*** Source excerpt ***

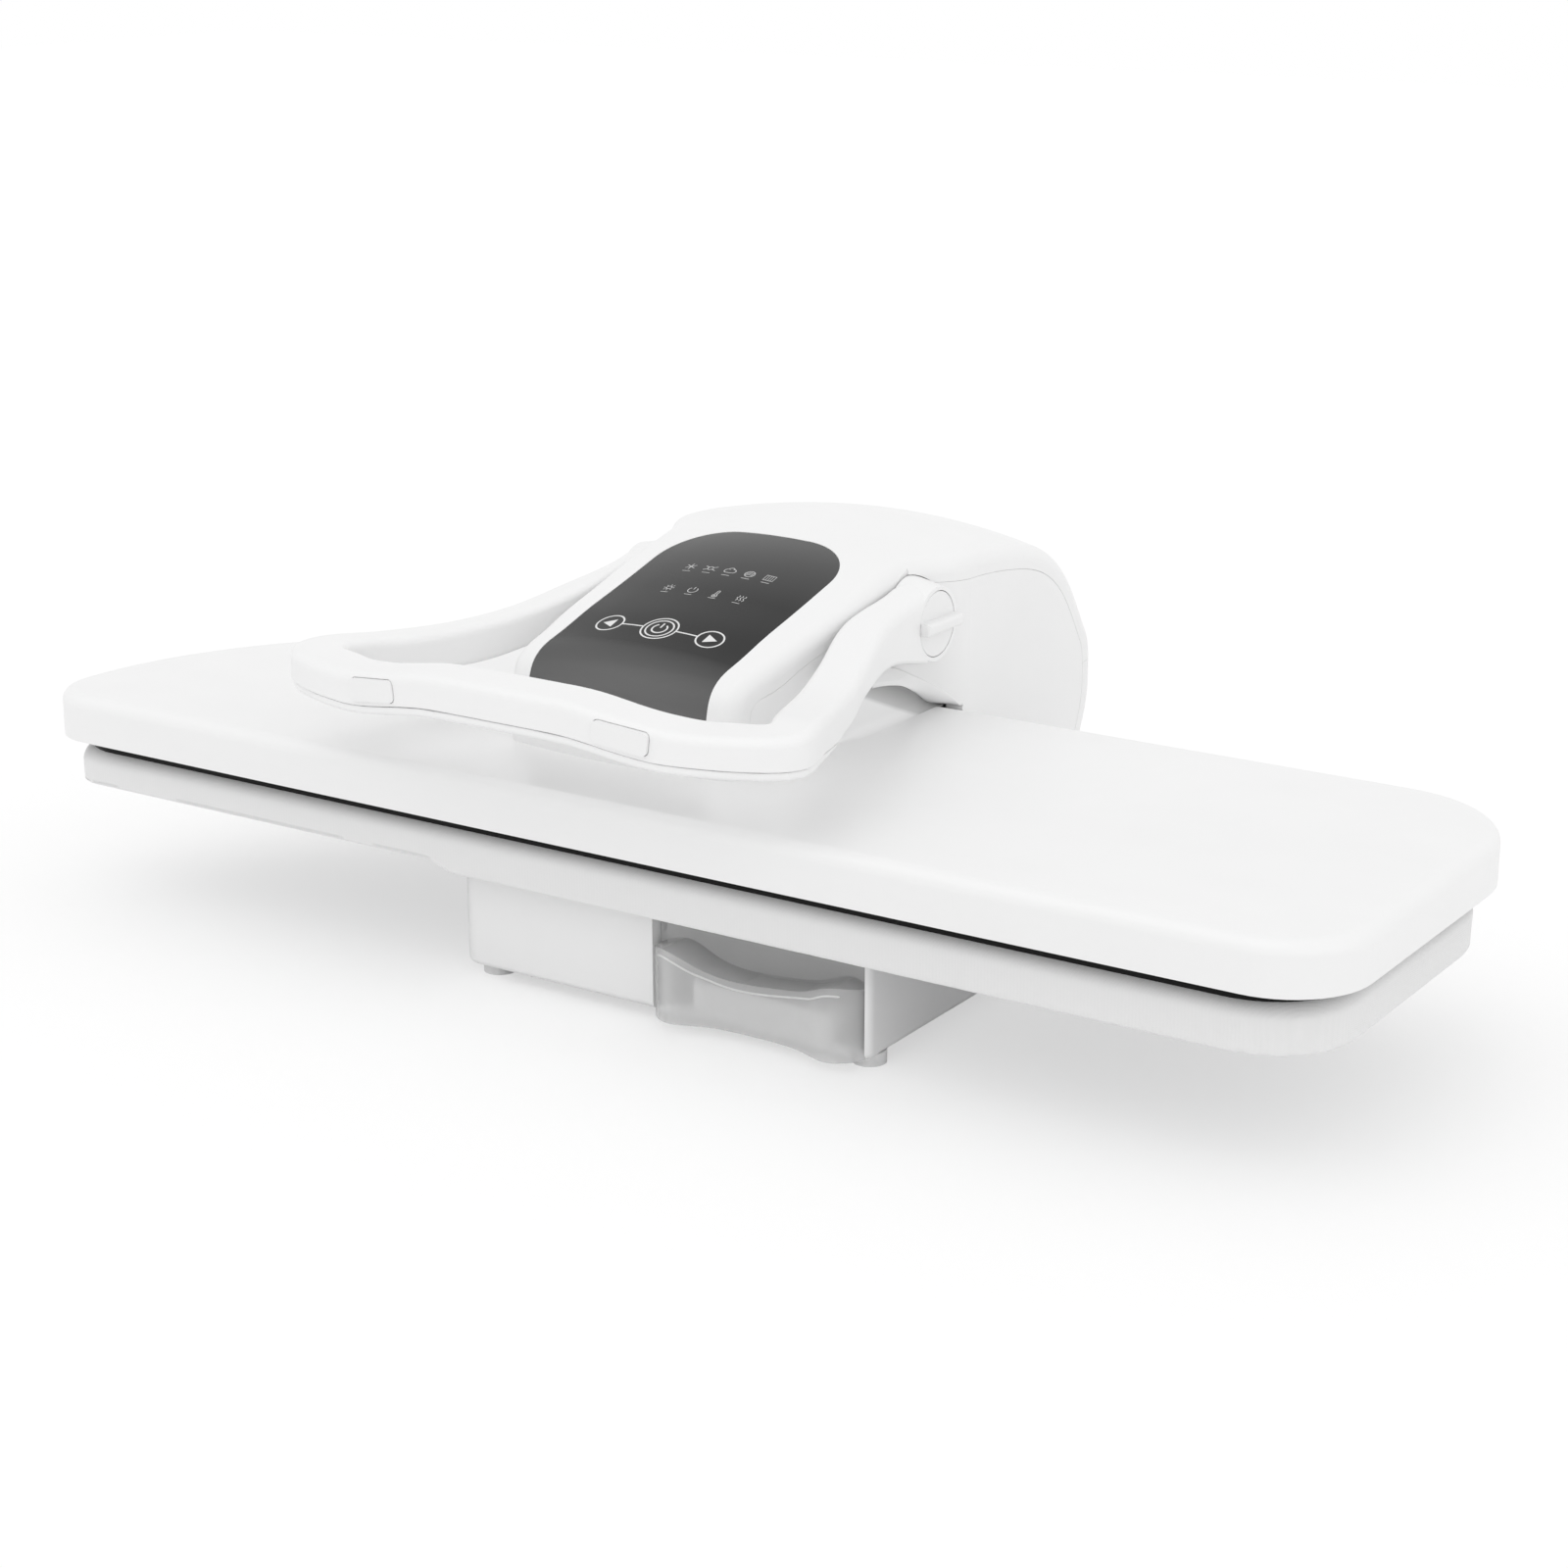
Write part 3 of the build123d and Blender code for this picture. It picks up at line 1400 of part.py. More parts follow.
def base_works(nose):
    """Pump, water hose and power board inside the base."""
    floor = base_floor_z + bottom_plate
    x, y = tank_x0 + pump_side, front_y + pump_back
    z = floor + pump_foot + pump_radius
    body = rod(pump_radius, (x - pump_length / 2, y, z), (x + pump_length / 2, y, z))
    foot = block(x - pump_length / 3, x + pump_length / 3, y - pump_radius, y + pump_radius, floor, z)
    save("water_pump", body + foot)
    board_x0 = base_x0 + power_board_left
    board_y0 = front_y + power_board_front
    lift = floor + power_board_lift
    plate = block(
        board_x0,
        board_x0 + power_board_width,
        board_y0,
        board_y0 + power_board_length,
        lift,
        lift + control_board_thickness,
    )
    made = [plate]
    for sx in (0, 1):
        for sy in (0, 1):
            px = board_x0 + post_inset + sx * (power_board_width - 2 * post_inset)
            py = board_y0 + post_inset + sy * (power_board_length - 2 * post_inset)
            made.append(rod(post_radius, (px, py, floor), (px, py, lift)))
    cx, cy = board_x0 + power_board_width / 2, board_y0 + power_board_length / 2
    top = lift + control_board_thickness
    made.append(rod(coil_radius, (cx, cy, top), (cx, cy, top + coil_height)))
    made.append(block(cx + chip_size, cx + 2 * chip_size, cy, cy + chip_size, top, top + 2 * chip_height))
    save("power_board", Compound(children=made))
    bend = 3 * hose_radius
    front = y - pump_radius - bend
    tongue_z = hinge_z - tongue_top_drop - tongue_height / 2
    supply = FilletPolyline(
        nose,
        (nose[0], front, nose[2]),
        (tank_x0 + pump_radius, front, tongue_z),
        (arm_x + tongue_half_width / 3, base_y1 + 2 * pump_radius, tongue_z),
        radius=bend / 2,
    )
    save("water_hose", tube_along(supply))


def hinge():
    """Brackets on the tongue, the hinge shaft, its clips and the springs that lift the head."""
    top = hinge_z - tongue_top_drop
    inner, outer = bracket_half_spread, bracket_half_spread + bracket_thickness
    points = [
        (front_y + bracket_front, top),
        (front_y + bracket_back, top),
        (hinge_y + bracket_hub * 3 / 4, hinge_z - bracket_hub / 2),
        (hinge_y - bracket_hub * 3 / 4, hinge_z + bracket_hub / 2),
    ]
    plate = side_prism(points, arm_x + inner, arm_x + outer)
    plate = plate + rod(bracket_hub, (arm_x + inner, hinge_y, hinge_z), (arm_x + outer, hinge_y, hinge_z))
    plate = plate + block(
        arm_x + inner,
        arm_x + inner + bracket_foot_width,
        front_y + bracket_front,
        front_y + bracket_back,
        top,
        top + bracket_thickness,
    )
    ends = (arm_x + inner - cut_over, arm_x + outer + cut_over)
    plate = plate - rod(hinge_shaft_radius, (ends[0], hinge_y, hinge_z), (ends[1], hinge_y, hinge_z))
    save("hinge_bracket_right", plate)
    save("hinge_bracket_left", mirrored(plate))
    reach = outer + hinge_shaft_over
    shaft = rod(hinge_shaft_radius, (arm_x - reach, hinge_y, hinge_z), (arm_x + reach, hinge_y, hinge_z))
    save("hinge_shaft", shaft)
    clips = ring_pair(
        hinge_shaft_radius + clip_out, hinge_shaft_radius, outer, outer + clip_thickness, hinge_y, hinge_z
    )
    save("hinge_circlips", clips)
    radius = hinge_shaft_radius + small_round + spring_wire
    coil = Helix(pitch=spring_pitch, height=spring_pitch * spring_turns, radius=radius)
    start = Plane(origin=coil @ 0, z_dir=coil % 0)
    wire = sweep(start * Circle(spring_wire), path=coil)
    right = Pos(arm_x + spring_inner_end, hinge_y, hinge_z) * Rot(0, 90, 0) * wire
    save("torsion_springs", Compound(children=[right, mirrored(right)]))


os.makedirs("parts", exist_ok=True)
base()
hinge()
base_works(tank())
board()
press_cover()
plate_stack(sole_plate())
head_frame()
steam_hose()
control_board(hood())
arch_guards()
lever()
print(len(written), "nodes:", ", ".join(written))
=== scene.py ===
import math

import bmesh
import bpy
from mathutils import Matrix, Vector, noise
from mathutils.bvhtree import BVHTree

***

Keep only the lines that hold the string "import", and copy them out.

- _Output below_:
import math
import bmesh
import bpy
from mathutils import Matrix, Vector, noise
from mathutils.bvhtree import BVHTree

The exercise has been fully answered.